The Massachusetts information technology, communications and defense (ITCD) sector employs 331,000 people – 10 percent of overall state employment and roughly four times the number employed in the state’s life sciences industry, which gets more attention from the media and state lawmakers. ITCD also accounts for 15 percent of annual economic output. In the period since the 2001 recession, the ITCD sector had stronger growth and employment than the overall state economy.

Despite the success of the technology sector, there are troubling trends that need to be addressed for Massachusetts to maintain and enhance its leadership position in high-tech and defense. First is growth, which fell to 4.3 percent annually between 2001 and 2006, only one-third the rate of the previous 5 years. Moreover, virtually all the growth over the last 10 years was productivity-driven: since 2001, information technology, communications and defense companies in Massachusetts shed a net 64,000 jobs, about a 3.5 percent drop in sector employment and nearly double the rate of job loss across the overall U.S. ITCD sector. The largest losses have been among high-value-added workers, including engineers and managers, suggesting an erosion of the Commonwealth’s tech leadership.

Indeed, more alarming than slowed growth is the state’s declining influence in the global high-tech sector. The time when Route 128 held an equivalent position to Silicon Valley in public perception is fading from memory.
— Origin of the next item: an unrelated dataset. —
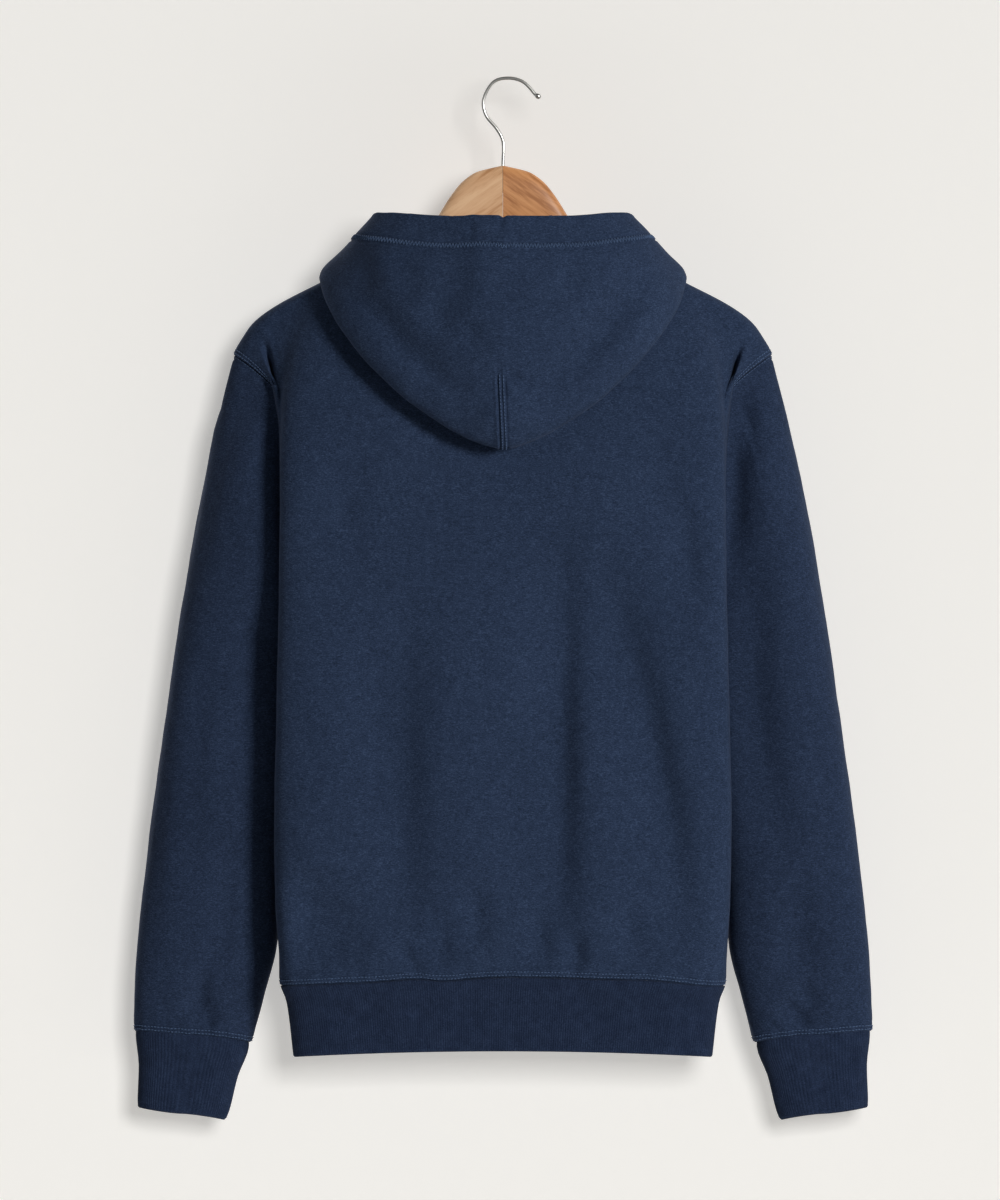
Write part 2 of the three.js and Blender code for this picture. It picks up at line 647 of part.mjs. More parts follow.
// Lifts the faces of the hood that lie on the panels until their middles are clear too
const LIFT_PASSES = 4;
const LIFT_FROM = 3; // the profile's first row past the roll at the neck
const LIFT_TO = 8; // the outer side of the tip
const FACE_SHARES = [0, 0.25, 0.5, 0.75, 1];
const FACE_SAMPLES = FACE_SHARES.flatMap((u) => FACE_SHARES.map((v) => [u, v]));
function liftClear(rows, from, to, keepOff) {
  for (let pass = 0; pass < LIFT_PASSES; pass += 1) {
    for (let j = from; j < to; j += 1) {
      for (let i = 0; i < rows[j].length - 1; i += 1) {
        const corners = [rows[j][i], rows[j][i + 1], rows[j + 1][i + 1], rows[j + 1][i]];
        FACE_SAMPLES.forEach(([u, v]) => {
          const [a, b, c, d] = corners.map((corner) => corner.at);
          const sample = a.clone().lerp(b, u).lerp(d.clone().lerp(c, u), v);
          const move = keepOff.lift(sample, HOOD_CLEAR);
          if (move) corners.forEach((corner) => corner.at.add(move));
        });
      }
    }
  }
}

// Hanger arm: rounded sections along the arm, closed at both ends
function armGeometry(mirror) {
  const rings = ARM_STATIONS.map((x) => {
    const s = armSections(x);
    const top = ridge(x).z - FLEECE - HANGER_PLAY + s.hump;
    const middle = (top + s.bottom) / 2;
    const half = (top - s.bottom) / 2;
    const y = ridge(x).y;
    return Array.from({ length: ARM_SIDES }, (_, i) => {
      const angle = (2 * Math.PI * (i + 0.5)) / ARM_SIDES;
      const [c, n] = [Math.cos(angle), Math.sin(angle)];
      const across = Math.sign(c) * Math.abs(c) ** (2 / ARM_SQUARENESS) * (s.thick / 2);
      const up = Math.sign(n) * Math.abs(n) ** (2 / ARM_SQUARENESS) * half;
      return new THREE.Vector3(mirror * x, y + across, middle + up);
    });
  });
  return loft(rings);
}

// Rings joined one to the next and closed by flat ends
function loft(rings) {
  const sides = rings[0].length;
  const points = rings.flat();
  const triangles = [];
  for (let j = 0; j < rings.length - 1; j += 1) {
    for (let i = 0; i < sides; i += 1) {
      const [a, b] = [j * sides + i, j * sides + ((i + 1) % sides)];
      triangles.push([a, b, b + sides], [a, b + sides, a + sides]);
    }
  }
  const lastRing = (rings.length - 1) * sides;
  for (let i = 1; i < sides - 1; i += 1) {
    triangles.push([0, i + 1, i], [lastRing, lastRing + i, lastRing + i + 1]);
  }
  return closedGeometry(points, triangles);
}

// Hook: a wire of even thickness that ends in a small ball
const WIRE_SIDES = 8;
const WIRE_STEPS = 44;
const BALL = [ // rings of the ball: share of the wire's length and radius
  { share: 0.955, radius: 1.5 },
  { share: 0.965, radius: 2.2 },
  { share: 0.978, radius: 2.4 },
  { share: 0.99, radius: 2 },
  { share: 1, radius: 0.9 },
];
function hookGeometry() {
  const corners = HOOK_LINE.map(([x, z]) => new THREE.Vector3(x, 0, z));
  const line = new THREE.CatmullRomCurve3(corners, false, 'centripetal');
  const stations = Array.from({ length: WIRE_STEPS }, (_, i) => (
    { share: (i / WIRE_STEPS) * BALL[0].share, radius: WIRE_RADIUS }
  ));
  const rings = [...stations, ...BALL].map(({ share, radius }) => {
    const middle = line.getPointAt(share);
    const tangent = line.getTangentAt(share);
    const across = new THREE.Vector3(0, 1, 0);
    const up = new THREE.Vector3().crossVectors(tangent, across).normalize();
    return Array.from({ length: WIRE_SIDES }, (_, i) => {
      const angle = (2 * Math.PI * (i + 0.5)) / WIRE_SIDES;
      const sideways = across.clone().multiplyScalar(radius * Math.cos(angle));
      return middle.clone().add(sideways).addScaledVector(up, radius * Math.sin(angle));
    });
  });
  return loft(rings);
}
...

Through mergers, acquisitions and attrition, the roster of Fortune 1000 tech companies headquartered in Massachusetts has fallen from nine to six since 2002. In the same period, California saw a net gain of three, bringing its total to forty-two. Massachusetts has also fallen behind in the creation of new tech companies, with the relative number of company births declining from 11.4 percent of all ITCD establishments in 2002 to 9.9 percent in 2004. While California, New York and Washington have seen increases in high-tech venture investments since 2002, VC investment in Massachusetts has continued its drop from the dot-com bubble, particularly in early-stage companies.

Without robust new-firm creation and strategies to retain existing firms, the Commonwealth is in danger of becoming a high-tech outpost and a start-up boutique, with diminishing influence over investment and hiring within its borders.
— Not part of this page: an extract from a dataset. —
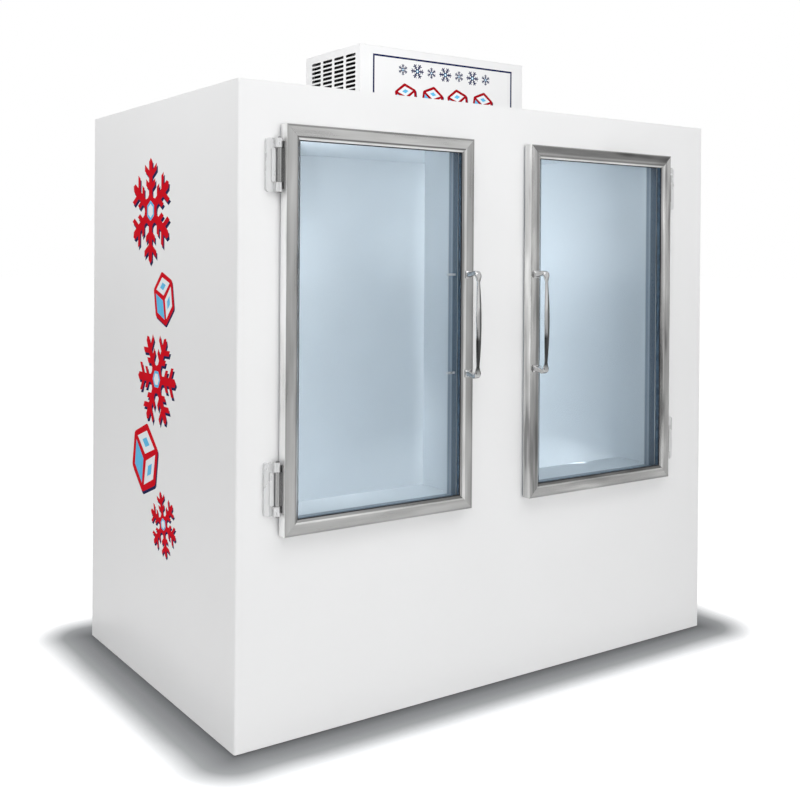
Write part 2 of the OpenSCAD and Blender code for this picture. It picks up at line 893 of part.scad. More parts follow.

These developments have negative implications for the Massachusetts economy, which has already felt the effects of the tech slowdown. Since 2001, the Commonwealth has lagged the U.S. in GDP growth every year except 2003 and has trailed in household income growth, a metric on which it used to beat national averages. Other leading sectors of the Massachusetts economy, financial services (11 percent of GDP) and health care (9 percent), cannot be counted on to pick up the slack.

In short, the vitality of the Massachusetts high-tech sector is critical to the state’s economic future. To address these challenges, Mass Insight Corporation recommends public/private initiatives on three fronts to ensure the ongoing success of the high-tech sector. Taken together, these measures can encourage new company formation and attract new tech investments.

If Massachusetts can stem the projected trend and return to its pre-1999 job growth rates in ITCD (3 percent annually from 1994 to 1999), 21,800 new jobs would be incrementally added – over 2,700 jobs annually, and almost $5 billion to state GDP by 2015. Alternatively, without a strategy, these sectors could see job losses over the next decade as alternative local and global locations become more attractive.